_Exercise goal_: Repeat, exactly, the run of lines that opens with the line containing "Write part 2 of" and closes with the line containing "and spray plate", and leave all other lines out.

_Input for this task_:

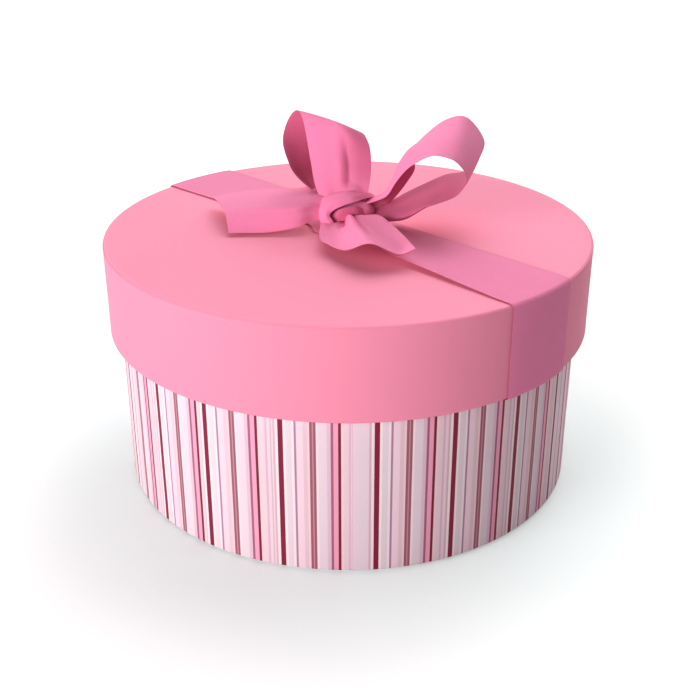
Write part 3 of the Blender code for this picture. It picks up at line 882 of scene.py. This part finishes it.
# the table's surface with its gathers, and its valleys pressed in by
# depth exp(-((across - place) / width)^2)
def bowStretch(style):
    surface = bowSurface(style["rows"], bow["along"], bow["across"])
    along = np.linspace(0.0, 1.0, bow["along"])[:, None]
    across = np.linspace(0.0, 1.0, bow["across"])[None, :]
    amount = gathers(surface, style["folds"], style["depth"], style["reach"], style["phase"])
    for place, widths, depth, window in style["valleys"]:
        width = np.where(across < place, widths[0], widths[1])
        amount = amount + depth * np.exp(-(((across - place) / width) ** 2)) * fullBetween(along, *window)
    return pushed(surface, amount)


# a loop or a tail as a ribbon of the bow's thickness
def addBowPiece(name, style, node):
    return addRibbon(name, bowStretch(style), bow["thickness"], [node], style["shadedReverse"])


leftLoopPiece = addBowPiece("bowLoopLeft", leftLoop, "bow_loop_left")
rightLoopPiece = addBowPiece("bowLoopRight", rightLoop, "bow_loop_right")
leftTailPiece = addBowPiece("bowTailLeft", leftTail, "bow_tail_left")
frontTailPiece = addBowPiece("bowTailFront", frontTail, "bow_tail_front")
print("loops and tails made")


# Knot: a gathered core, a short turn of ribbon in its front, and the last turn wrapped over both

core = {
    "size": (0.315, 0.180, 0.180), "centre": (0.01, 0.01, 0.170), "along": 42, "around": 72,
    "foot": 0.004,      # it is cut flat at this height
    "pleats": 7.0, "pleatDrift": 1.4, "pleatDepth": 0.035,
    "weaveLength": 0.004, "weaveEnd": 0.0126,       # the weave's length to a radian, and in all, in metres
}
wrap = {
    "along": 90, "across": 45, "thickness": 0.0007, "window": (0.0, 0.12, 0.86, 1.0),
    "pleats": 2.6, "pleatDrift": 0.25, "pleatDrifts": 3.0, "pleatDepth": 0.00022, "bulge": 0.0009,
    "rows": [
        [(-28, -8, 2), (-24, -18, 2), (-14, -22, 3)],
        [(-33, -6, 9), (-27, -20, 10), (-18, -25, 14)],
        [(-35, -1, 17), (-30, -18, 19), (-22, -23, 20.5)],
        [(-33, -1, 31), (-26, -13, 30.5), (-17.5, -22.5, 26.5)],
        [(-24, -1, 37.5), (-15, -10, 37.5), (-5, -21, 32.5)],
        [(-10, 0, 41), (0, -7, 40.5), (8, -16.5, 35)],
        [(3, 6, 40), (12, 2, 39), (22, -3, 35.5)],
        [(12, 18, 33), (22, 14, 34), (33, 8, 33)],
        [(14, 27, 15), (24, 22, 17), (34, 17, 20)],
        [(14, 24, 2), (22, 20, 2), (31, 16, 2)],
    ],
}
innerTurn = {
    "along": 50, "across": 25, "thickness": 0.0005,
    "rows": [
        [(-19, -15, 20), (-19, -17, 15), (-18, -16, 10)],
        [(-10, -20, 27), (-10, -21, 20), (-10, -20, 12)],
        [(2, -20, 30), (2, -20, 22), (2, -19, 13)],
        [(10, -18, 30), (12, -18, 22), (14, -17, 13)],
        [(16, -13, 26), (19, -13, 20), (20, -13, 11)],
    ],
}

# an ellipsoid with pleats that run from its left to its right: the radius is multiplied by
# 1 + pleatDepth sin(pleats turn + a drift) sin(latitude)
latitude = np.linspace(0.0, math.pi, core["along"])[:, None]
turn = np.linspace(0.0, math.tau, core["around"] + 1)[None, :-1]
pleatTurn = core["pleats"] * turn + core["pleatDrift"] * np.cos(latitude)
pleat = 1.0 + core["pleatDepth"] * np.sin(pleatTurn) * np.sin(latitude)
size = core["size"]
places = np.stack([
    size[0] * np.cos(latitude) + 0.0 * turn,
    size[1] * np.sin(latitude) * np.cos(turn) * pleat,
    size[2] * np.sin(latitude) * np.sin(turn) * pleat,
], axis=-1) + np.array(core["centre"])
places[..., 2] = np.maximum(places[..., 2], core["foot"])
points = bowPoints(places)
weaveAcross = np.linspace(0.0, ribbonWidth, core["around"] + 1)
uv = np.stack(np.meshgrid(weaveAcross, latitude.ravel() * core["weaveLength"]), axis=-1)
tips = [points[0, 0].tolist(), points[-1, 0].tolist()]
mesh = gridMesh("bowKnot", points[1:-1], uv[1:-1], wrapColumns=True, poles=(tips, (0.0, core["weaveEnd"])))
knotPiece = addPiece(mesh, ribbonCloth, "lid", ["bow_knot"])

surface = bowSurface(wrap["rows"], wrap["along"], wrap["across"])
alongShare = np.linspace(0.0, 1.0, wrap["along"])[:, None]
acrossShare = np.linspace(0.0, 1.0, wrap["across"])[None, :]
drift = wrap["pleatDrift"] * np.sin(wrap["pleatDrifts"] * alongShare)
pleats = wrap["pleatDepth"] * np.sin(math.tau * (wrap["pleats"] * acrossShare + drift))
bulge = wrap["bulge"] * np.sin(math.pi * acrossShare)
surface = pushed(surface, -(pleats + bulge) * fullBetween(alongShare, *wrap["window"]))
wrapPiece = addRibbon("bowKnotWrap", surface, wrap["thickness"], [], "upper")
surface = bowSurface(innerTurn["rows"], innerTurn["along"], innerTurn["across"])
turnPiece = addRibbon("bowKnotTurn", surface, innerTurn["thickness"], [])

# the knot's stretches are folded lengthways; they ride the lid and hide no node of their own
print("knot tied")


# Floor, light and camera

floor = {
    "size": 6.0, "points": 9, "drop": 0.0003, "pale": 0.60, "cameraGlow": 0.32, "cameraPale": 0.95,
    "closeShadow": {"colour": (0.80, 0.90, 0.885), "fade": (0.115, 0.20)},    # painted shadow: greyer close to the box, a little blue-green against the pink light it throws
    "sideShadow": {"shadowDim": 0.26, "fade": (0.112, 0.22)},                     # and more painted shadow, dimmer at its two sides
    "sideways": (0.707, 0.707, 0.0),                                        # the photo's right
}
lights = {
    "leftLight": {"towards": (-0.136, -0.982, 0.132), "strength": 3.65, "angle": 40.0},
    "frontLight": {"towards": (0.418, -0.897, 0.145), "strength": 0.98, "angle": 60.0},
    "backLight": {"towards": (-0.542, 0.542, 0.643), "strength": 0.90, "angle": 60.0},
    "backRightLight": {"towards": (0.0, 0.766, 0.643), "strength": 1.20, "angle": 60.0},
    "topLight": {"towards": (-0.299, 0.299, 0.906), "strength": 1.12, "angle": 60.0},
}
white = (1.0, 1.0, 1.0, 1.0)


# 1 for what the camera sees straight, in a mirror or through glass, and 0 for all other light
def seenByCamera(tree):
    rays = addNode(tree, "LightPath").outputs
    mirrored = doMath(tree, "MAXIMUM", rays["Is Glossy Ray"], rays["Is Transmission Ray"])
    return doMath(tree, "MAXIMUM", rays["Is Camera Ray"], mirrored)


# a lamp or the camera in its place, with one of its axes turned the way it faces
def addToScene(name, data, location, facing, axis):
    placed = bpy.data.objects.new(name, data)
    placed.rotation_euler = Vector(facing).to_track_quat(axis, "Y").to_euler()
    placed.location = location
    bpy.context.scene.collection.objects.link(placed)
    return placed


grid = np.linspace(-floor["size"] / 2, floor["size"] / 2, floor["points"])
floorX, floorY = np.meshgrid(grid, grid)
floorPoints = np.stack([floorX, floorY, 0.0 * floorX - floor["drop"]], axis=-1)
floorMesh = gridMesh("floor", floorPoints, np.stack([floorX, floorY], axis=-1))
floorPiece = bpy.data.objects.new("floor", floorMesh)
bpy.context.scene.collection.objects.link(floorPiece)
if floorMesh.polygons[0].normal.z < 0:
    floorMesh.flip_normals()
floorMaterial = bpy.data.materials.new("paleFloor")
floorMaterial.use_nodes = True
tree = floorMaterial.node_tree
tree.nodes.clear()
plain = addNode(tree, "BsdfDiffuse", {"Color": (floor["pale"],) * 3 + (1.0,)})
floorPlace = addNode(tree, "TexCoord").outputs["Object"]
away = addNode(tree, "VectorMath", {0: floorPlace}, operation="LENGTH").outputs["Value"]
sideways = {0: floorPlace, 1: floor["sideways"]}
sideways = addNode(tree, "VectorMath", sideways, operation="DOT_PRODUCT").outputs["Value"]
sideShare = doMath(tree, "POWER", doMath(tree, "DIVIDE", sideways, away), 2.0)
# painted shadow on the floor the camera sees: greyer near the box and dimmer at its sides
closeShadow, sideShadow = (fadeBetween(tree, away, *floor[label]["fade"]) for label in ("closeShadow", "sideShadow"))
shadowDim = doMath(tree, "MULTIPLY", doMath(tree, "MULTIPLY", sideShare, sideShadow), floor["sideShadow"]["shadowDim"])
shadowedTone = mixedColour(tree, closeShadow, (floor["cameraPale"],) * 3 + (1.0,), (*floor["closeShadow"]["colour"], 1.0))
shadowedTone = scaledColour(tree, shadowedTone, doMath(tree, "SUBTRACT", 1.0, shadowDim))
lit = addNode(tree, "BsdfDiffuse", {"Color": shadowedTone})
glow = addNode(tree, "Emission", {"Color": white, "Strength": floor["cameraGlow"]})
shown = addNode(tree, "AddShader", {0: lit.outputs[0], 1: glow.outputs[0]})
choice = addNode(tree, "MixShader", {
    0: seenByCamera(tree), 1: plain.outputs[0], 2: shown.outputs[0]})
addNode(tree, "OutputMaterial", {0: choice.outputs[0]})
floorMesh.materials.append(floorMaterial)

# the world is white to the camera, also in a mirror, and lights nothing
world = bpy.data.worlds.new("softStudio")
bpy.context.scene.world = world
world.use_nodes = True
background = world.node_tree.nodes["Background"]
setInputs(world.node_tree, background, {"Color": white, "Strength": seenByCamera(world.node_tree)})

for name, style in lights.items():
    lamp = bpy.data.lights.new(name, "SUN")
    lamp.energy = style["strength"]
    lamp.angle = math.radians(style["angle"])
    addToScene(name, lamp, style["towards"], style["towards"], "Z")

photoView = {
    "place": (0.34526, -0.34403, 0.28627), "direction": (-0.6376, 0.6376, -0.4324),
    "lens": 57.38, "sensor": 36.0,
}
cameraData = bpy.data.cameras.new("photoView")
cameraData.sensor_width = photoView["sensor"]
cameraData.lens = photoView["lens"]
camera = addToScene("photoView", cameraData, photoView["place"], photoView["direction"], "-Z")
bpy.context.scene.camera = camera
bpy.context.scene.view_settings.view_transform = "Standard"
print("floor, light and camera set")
* * *
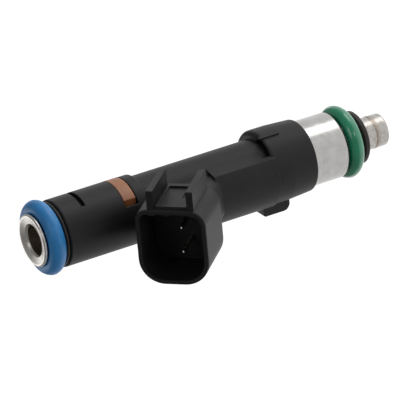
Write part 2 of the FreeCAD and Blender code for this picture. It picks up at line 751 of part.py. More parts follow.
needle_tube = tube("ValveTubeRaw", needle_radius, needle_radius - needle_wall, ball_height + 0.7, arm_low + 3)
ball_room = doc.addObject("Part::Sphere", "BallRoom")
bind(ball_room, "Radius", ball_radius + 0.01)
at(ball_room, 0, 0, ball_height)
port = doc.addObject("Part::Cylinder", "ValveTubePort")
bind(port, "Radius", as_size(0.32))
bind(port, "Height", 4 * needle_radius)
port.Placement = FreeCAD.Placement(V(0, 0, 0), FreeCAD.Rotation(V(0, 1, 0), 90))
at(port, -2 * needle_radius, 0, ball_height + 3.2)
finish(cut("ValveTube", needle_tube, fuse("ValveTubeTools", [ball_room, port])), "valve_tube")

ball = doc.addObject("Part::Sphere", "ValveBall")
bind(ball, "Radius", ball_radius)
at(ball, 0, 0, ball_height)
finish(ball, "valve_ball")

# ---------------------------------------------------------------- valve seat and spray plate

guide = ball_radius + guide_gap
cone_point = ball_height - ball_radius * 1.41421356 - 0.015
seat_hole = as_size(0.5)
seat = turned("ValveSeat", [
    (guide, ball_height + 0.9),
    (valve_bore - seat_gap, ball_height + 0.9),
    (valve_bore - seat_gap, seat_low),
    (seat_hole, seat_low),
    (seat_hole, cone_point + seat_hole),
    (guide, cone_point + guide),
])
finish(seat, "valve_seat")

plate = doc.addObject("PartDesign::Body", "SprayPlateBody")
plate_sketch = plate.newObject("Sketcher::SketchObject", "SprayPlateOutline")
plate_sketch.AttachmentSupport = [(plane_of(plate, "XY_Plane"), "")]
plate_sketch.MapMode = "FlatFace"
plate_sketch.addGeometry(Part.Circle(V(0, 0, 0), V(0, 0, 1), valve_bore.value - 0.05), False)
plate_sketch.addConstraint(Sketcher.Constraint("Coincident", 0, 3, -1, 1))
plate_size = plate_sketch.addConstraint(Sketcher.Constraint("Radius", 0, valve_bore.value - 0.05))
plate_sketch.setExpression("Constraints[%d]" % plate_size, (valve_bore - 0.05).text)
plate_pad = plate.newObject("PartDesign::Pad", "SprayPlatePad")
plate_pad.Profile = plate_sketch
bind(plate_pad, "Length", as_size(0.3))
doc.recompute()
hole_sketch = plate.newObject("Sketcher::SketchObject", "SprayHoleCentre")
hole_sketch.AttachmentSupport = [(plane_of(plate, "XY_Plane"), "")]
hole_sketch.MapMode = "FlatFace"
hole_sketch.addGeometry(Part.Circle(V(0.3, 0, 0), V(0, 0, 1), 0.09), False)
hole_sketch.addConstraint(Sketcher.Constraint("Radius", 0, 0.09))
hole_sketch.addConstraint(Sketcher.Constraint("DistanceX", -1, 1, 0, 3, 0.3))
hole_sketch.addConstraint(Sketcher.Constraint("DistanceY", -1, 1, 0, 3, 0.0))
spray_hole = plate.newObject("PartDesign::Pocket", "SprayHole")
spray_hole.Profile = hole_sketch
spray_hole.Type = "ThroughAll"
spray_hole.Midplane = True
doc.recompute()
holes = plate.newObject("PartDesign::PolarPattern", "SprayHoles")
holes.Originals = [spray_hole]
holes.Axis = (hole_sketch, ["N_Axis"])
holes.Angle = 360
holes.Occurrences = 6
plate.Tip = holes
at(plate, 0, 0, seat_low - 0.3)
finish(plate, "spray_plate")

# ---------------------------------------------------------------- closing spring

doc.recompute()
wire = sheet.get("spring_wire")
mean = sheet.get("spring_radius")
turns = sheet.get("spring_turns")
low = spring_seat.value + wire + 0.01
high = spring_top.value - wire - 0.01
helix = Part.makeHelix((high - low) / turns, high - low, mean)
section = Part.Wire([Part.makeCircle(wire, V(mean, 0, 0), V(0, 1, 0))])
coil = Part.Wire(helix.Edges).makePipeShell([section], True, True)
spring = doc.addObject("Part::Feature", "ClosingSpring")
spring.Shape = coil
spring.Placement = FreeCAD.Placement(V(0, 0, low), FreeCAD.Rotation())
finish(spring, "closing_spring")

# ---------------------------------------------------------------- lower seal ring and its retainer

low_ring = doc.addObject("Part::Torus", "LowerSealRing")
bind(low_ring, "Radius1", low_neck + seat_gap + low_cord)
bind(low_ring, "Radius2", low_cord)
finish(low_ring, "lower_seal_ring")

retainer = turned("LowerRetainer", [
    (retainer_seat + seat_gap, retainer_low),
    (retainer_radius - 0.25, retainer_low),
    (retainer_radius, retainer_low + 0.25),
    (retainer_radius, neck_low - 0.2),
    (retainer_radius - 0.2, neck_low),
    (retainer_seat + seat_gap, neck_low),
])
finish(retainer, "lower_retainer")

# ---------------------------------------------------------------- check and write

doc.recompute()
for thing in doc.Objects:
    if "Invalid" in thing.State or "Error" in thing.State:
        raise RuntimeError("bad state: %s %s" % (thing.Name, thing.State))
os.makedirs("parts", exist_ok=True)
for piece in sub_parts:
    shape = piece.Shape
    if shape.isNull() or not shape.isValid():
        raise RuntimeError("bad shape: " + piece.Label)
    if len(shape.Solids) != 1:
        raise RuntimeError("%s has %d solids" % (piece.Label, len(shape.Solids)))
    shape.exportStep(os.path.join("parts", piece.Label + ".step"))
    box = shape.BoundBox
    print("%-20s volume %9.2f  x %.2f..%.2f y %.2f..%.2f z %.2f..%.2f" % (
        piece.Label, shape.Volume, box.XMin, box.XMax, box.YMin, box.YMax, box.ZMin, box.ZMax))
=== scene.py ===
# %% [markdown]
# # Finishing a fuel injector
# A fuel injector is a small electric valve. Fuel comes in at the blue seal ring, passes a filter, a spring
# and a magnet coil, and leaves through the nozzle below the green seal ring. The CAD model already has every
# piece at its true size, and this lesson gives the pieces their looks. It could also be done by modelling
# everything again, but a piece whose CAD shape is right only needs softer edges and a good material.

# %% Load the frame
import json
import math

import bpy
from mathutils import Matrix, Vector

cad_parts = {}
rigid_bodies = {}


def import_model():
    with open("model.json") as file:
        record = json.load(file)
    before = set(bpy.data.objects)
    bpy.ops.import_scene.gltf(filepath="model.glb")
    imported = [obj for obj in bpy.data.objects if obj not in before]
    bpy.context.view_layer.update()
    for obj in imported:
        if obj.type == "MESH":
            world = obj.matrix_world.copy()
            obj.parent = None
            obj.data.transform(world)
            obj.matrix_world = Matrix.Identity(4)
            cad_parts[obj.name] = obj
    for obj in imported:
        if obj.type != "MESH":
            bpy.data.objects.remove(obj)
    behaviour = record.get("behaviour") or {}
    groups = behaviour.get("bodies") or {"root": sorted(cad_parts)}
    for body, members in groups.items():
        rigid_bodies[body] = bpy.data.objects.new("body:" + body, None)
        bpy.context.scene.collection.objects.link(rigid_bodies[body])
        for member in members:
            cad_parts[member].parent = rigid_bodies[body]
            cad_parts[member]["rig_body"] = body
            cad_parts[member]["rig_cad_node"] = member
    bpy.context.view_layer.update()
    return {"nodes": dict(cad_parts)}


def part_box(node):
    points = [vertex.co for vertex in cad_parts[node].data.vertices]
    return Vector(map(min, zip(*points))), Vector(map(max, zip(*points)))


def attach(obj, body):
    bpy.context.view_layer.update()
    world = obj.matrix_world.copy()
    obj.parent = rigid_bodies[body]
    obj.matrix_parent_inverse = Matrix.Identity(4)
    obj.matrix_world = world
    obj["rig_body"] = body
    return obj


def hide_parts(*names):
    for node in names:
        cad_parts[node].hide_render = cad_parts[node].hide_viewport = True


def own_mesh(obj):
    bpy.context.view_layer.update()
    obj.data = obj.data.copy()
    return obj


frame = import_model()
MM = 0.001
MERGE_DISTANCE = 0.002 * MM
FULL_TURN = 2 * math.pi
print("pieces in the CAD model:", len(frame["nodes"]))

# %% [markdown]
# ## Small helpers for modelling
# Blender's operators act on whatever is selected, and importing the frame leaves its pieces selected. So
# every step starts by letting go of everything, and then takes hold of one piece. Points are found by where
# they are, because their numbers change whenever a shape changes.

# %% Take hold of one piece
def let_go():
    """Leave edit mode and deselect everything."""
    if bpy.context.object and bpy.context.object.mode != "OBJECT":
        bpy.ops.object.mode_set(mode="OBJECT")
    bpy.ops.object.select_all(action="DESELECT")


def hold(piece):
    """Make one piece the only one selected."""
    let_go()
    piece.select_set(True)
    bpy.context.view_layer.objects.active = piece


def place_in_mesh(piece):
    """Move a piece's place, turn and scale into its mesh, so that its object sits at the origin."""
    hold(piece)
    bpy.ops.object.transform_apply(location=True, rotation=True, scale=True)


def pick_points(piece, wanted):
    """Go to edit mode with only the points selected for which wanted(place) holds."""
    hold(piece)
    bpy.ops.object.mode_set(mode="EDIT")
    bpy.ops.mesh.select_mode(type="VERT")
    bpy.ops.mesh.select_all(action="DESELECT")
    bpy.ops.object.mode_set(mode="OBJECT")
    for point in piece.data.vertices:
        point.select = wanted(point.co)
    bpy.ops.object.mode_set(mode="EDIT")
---
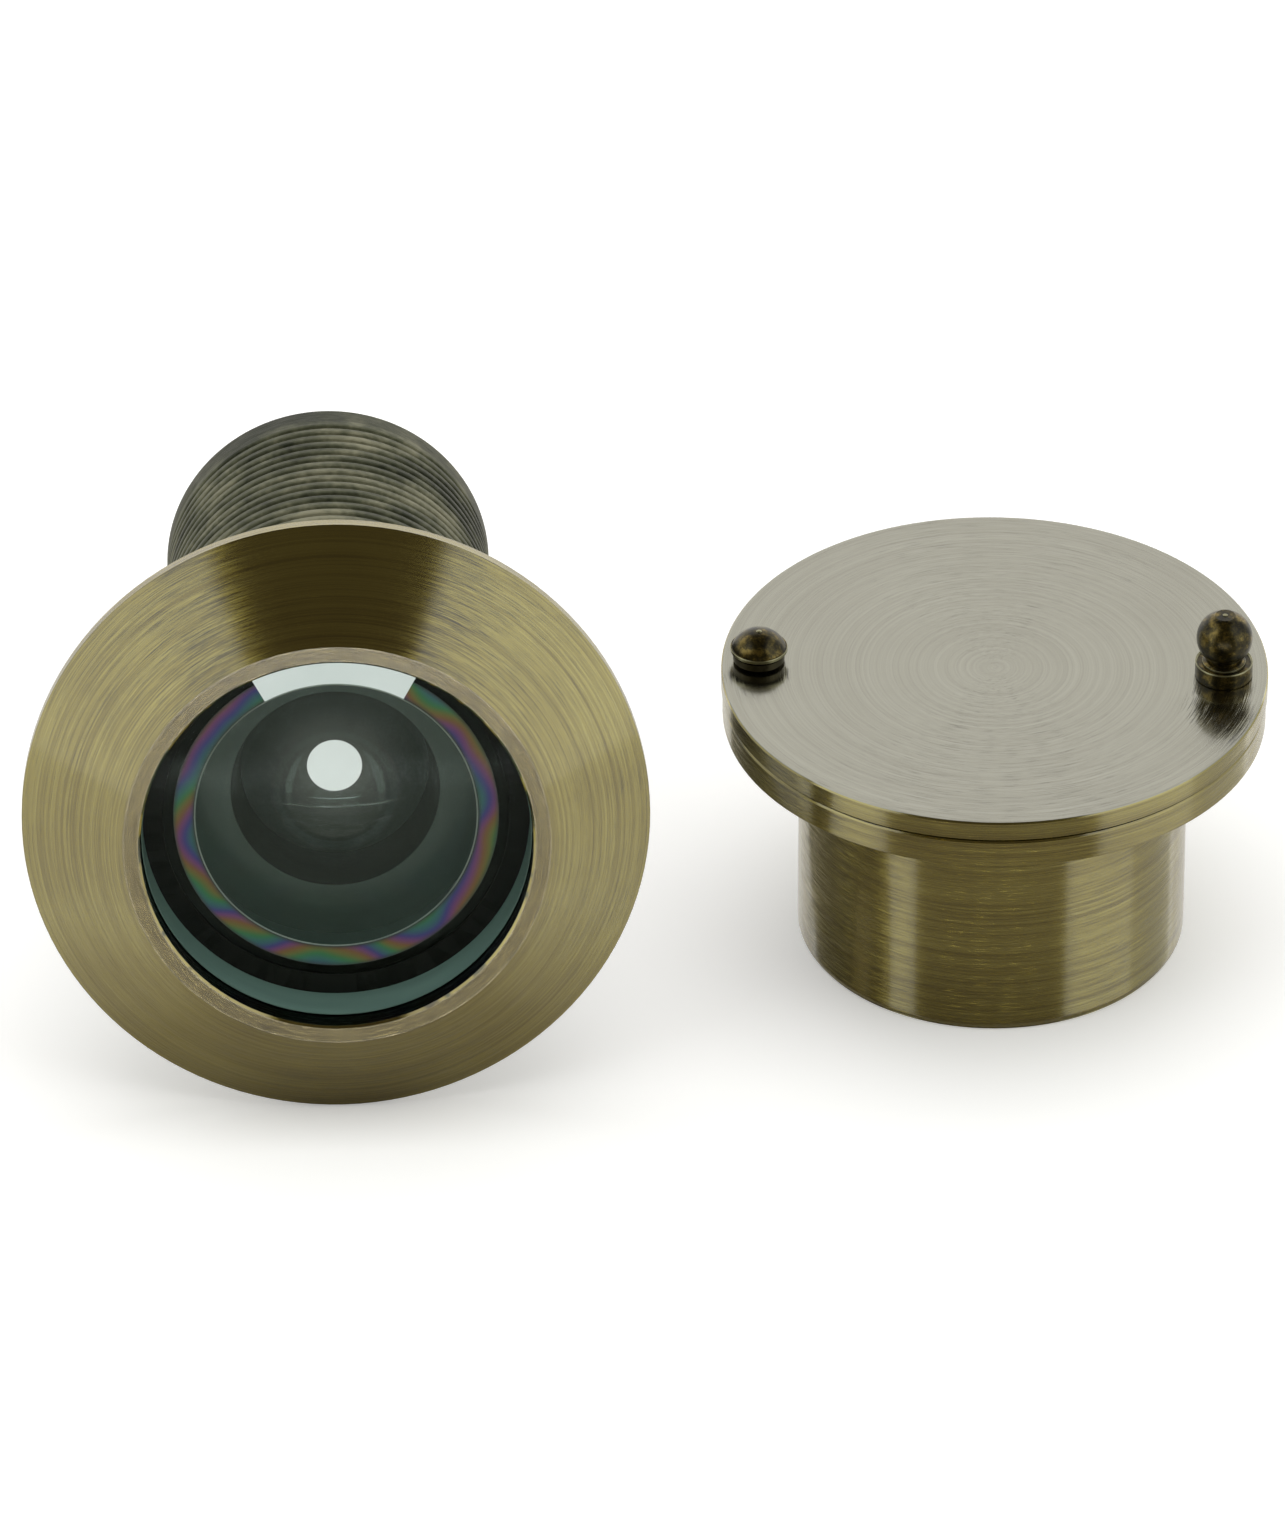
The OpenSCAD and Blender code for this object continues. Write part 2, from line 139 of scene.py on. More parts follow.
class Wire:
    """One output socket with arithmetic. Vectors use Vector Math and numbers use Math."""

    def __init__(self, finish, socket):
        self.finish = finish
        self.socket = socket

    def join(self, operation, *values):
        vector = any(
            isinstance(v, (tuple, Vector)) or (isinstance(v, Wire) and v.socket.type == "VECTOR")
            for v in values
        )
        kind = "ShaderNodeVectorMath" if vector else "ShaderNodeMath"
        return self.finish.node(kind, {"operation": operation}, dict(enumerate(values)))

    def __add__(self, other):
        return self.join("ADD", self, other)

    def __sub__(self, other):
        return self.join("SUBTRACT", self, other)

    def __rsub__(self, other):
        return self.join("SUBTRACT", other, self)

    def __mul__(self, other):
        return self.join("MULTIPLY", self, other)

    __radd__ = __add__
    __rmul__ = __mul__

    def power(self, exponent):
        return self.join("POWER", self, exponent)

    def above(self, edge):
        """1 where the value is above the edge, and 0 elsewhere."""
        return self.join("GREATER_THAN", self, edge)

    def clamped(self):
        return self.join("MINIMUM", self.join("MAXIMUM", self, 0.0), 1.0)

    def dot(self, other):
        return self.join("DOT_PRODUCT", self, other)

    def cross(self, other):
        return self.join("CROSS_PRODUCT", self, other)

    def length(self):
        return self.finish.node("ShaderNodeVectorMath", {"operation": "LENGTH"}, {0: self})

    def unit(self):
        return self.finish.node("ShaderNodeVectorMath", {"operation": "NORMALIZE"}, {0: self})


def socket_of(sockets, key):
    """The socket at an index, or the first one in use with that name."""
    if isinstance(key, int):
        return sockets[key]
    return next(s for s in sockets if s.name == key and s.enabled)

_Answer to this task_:
Write part 2 of the FreeCAD and Blender code for this picture. It picks up at line 751 of part.py. More parts follow.
needle_tube = tube("ValveTubeRaw", needle_radius, needle_radius - needle_wall, ball_height + 0.7, arm_low + 3)
ball_room = doc.addObject("Part::Sphere", "BallRoom")
bind(ball_room, "Radius", ball_radius + 0.01)
at(ball_room, 0, 0, ball_height)
port = doc.addObject("Part::Cylinder", "ValveTubePort")
bind(port, "Radius", as_size(0.32))
bind(port, "Height", 4 * needle_radius)
port.Placement = FreeCAD.Placement(V(0, 0, 0), FreeCAD.Rotation(V(0, 1, 0), 90))
at(port, -2 * needle_radius, 0, ball_height + 3.2)
finish(cut("ValveTube", needle_tube, fuse("ValveTubeTools", [ball_room, port])), "valve_tube")

ball = doc.addObject("Part::Sphere", "ValveBall")
bind(ball, "Radius", ball_radius)
at(ball, 0, 0, ball_height)
finish(ball, "valve_ball")

# ---------------------------------------------------------------- valve seat and spray plate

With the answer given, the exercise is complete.